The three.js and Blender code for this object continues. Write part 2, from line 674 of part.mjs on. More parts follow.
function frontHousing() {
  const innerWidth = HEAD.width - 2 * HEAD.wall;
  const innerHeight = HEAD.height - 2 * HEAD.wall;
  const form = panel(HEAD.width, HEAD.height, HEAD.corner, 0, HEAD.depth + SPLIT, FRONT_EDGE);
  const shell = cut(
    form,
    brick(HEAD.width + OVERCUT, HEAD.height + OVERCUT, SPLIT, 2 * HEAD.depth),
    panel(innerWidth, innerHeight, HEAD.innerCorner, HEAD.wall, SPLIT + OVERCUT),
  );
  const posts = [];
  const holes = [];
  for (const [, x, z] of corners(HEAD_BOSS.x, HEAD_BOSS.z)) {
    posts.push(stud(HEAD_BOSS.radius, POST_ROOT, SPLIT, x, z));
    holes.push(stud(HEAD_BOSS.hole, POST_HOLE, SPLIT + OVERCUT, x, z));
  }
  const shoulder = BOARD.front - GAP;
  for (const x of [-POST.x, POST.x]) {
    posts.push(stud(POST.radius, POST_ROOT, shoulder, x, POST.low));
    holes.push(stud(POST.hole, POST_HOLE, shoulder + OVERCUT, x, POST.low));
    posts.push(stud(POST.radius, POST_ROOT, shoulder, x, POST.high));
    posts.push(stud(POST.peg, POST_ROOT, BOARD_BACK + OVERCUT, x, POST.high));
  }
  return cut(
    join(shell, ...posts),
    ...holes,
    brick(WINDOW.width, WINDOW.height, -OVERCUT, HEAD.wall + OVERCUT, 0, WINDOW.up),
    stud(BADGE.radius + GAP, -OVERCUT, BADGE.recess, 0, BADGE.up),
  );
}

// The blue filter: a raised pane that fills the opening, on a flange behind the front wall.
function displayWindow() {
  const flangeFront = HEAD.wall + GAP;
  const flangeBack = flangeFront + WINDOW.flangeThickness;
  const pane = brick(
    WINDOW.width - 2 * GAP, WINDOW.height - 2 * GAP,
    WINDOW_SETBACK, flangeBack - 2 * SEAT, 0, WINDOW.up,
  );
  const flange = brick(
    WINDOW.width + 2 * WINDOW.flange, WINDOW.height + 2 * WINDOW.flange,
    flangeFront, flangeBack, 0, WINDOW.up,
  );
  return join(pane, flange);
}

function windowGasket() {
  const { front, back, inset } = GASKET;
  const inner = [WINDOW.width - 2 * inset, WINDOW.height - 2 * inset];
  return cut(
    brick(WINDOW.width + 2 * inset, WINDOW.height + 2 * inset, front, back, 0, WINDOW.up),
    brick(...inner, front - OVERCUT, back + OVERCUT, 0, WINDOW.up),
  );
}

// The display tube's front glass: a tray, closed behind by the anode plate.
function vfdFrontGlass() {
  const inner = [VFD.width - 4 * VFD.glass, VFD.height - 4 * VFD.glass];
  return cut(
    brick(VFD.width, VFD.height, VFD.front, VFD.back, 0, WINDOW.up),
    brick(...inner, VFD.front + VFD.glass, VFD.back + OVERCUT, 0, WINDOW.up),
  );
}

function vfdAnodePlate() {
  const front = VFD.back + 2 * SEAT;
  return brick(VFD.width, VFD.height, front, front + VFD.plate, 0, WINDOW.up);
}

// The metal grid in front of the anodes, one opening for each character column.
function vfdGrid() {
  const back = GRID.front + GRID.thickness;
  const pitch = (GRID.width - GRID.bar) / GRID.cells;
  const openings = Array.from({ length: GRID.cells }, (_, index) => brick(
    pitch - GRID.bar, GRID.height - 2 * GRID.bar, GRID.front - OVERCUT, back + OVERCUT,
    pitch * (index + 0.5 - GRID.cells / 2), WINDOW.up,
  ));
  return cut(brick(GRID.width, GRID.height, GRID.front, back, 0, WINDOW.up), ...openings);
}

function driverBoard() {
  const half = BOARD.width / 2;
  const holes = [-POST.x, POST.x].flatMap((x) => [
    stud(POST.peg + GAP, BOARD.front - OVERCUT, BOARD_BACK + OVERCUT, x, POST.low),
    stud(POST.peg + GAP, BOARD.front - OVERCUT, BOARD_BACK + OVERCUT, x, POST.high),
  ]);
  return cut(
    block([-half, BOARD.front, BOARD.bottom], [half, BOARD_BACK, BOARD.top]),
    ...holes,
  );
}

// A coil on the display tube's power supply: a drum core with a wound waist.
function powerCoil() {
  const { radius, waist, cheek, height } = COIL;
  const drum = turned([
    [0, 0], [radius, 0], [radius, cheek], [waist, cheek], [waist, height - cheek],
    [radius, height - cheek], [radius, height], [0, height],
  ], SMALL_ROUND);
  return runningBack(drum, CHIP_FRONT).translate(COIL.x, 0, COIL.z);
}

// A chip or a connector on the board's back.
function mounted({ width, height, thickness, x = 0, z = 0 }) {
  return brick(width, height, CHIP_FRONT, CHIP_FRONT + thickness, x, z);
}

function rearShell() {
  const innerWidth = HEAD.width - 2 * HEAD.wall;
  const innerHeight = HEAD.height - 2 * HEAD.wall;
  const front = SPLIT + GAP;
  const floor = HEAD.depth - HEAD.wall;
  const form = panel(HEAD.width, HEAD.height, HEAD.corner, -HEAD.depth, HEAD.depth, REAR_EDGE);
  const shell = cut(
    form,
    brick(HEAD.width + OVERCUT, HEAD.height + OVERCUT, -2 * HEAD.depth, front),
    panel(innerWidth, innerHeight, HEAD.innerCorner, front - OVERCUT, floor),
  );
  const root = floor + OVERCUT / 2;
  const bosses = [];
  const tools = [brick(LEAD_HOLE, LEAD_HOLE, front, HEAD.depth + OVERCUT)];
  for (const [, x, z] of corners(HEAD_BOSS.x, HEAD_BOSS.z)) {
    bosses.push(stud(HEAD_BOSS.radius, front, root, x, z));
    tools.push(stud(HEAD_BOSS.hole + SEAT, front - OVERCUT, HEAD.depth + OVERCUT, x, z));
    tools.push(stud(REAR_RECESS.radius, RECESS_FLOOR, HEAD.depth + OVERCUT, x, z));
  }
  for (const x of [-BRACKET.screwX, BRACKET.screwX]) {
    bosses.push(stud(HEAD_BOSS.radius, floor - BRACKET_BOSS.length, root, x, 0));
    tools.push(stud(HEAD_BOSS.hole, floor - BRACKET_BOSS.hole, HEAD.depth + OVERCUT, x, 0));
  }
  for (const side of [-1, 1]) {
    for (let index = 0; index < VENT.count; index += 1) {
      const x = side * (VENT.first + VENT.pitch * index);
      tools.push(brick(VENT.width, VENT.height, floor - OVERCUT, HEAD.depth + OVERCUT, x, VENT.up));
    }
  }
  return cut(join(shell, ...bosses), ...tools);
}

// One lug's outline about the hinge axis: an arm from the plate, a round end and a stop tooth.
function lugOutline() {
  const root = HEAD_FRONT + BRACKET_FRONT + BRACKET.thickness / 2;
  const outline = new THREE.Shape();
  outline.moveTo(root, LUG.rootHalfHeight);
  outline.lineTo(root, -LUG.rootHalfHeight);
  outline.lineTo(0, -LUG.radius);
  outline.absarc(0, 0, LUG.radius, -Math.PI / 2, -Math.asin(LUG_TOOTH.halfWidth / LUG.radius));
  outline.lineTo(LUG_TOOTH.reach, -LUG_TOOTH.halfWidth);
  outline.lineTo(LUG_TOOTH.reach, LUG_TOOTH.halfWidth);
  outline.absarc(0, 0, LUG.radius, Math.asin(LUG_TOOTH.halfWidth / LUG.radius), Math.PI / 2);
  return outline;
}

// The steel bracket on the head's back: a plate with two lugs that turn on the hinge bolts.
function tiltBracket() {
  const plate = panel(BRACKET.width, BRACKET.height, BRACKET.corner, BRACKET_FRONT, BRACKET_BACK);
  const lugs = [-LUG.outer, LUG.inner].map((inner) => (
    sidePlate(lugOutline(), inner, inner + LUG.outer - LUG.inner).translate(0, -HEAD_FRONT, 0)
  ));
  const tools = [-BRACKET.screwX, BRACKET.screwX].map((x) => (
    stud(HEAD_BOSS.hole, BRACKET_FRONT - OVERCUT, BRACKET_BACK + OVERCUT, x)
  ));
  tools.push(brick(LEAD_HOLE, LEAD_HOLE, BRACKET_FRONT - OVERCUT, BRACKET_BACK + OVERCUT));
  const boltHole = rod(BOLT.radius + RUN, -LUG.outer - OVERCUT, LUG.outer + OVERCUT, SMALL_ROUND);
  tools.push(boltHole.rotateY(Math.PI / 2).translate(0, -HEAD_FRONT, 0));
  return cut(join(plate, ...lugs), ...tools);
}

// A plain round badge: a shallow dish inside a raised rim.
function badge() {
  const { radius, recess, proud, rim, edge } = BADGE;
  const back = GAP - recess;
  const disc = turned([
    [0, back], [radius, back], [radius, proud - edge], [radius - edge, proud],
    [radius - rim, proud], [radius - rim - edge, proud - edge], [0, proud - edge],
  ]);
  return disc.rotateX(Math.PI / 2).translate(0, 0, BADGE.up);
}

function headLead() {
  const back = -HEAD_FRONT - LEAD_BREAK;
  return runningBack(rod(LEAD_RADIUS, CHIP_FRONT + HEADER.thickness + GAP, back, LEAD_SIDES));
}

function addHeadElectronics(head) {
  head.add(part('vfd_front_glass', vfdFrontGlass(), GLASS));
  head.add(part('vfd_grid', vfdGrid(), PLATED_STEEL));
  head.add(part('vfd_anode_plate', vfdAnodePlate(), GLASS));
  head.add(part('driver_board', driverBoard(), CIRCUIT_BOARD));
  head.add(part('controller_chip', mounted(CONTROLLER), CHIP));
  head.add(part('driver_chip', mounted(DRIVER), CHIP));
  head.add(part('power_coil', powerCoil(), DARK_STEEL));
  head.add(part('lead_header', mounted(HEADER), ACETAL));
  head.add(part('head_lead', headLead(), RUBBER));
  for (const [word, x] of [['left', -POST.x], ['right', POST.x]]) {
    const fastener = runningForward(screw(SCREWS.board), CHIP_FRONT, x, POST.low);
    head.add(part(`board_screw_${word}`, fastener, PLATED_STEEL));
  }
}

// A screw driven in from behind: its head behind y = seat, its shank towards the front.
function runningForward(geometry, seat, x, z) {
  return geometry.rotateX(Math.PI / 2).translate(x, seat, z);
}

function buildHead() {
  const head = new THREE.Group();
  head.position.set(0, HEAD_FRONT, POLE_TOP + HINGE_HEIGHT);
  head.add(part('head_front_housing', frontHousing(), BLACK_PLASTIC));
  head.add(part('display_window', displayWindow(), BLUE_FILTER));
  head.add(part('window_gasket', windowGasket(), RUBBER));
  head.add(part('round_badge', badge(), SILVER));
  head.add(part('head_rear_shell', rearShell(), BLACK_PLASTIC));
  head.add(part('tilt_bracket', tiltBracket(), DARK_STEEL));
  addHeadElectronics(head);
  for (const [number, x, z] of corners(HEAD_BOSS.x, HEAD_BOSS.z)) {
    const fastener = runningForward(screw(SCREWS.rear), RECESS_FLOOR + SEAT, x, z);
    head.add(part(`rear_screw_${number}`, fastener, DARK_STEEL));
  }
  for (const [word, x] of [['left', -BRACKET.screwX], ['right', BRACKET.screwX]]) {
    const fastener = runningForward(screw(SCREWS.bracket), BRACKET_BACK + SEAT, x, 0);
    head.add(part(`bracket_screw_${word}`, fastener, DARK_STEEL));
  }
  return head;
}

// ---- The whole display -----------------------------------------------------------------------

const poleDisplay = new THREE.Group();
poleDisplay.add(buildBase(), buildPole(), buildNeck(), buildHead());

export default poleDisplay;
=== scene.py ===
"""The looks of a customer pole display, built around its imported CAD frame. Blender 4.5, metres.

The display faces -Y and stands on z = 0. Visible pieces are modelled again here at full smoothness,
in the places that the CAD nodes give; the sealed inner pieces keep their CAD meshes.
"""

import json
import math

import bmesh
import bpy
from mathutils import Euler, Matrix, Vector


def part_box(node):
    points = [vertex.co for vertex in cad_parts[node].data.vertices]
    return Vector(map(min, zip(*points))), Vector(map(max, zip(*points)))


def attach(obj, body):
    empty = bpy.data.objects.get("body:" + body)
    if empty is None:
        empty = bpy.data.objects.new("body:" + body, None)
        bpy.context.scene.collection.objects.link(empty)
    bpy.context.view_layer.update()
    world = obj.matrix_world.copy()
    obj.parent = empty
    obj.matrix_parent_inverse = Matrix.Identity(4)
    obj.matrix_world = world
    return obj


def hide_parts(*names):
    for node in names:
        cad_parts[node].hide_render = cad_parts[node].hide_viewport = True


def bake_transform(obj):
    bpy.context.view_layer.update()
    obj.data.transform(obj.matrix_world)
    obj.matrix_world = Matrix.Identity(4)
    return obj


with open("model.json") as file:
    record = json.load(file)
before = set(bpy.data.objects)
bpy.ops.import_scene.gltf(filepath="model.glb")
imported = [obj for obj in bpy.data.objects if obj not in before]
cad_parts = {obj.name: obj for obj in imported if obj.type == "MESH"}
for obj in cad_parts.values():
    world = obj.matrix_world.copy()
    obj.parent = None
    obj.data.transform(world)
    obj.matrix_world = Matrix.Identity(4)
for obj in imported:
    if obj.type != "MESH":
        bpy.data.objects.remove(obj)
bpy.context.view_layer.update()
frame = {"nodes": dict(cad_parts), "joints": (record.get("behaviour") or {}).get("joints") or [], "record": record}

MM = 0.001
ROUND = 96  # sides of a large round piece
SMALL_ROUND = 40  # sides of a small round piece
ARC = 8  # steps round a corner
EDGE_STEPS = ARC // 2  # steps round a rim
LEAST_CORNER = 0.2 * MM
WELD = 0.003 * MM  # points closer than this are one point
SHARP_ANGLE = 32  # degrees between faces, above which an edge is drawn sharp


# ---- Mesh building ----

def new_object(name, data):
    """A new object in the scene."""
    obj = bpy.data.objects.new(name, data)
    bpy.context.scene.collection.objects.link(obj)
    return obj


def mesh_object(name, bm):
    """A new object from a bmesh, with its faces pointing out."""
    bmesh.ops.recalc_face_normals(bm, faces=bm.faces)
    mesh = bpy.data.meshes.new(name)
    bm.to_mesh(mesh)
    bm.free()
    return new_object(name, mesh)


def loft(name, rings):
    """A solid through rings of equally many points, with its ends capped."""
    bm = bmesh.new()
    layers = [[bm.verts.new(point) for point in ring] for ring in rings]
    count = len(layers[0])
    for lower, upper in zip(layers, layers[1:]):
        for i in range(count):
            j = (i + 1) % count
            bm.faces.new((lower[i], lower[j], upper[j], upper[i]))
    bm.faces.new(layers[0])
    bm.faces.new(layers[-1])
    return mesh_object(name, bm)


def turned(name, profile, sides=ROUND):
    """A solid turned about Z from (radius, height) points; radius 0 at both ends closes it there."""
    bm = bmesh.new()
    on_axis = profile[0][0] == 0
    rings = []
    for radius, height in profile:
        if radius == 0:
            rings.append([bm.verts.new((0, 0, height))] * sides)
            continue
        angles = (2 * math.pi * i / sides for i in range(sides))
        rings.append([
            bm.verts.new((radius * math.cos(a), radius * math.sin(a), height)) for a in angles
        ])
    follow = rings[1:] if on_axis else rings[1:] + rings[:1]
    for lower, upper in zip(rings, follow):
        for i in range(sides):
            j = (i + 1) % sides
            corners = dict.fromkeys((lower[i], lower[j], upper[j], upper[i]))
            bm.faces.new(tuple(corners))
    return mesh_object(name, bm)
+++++
### To do:
Go through the material above and output exactly the lines from the one containing "---- The whole" through the one containing "points = [vertex.co".

### Answer below:
// ---- The whole display -----------------------------------------------------------------------

const poleDisplay = new THREE.Group();
poleDisplay.add(buildBase(), buildPole(), buildNeck(), buildHead());

export default poleDisplay;
=== scene.py ===
"""The looks of a customer pole display, built around its imported CAD frame. Blender 4.5, metres.

The display faces -Y and stands on z = 0. Visible pieces are modelled again here at full smoothness,
in the places that the CAD nodes give; the sealed inner pieces keep their CAD meshes.
"""

import json
import math

import bmesh
import bpy
from mathutils import Euler, Matrix, Vector


def part_box(node):
    points = [vertex.co for vertex in cad_parts[node].data.vertices]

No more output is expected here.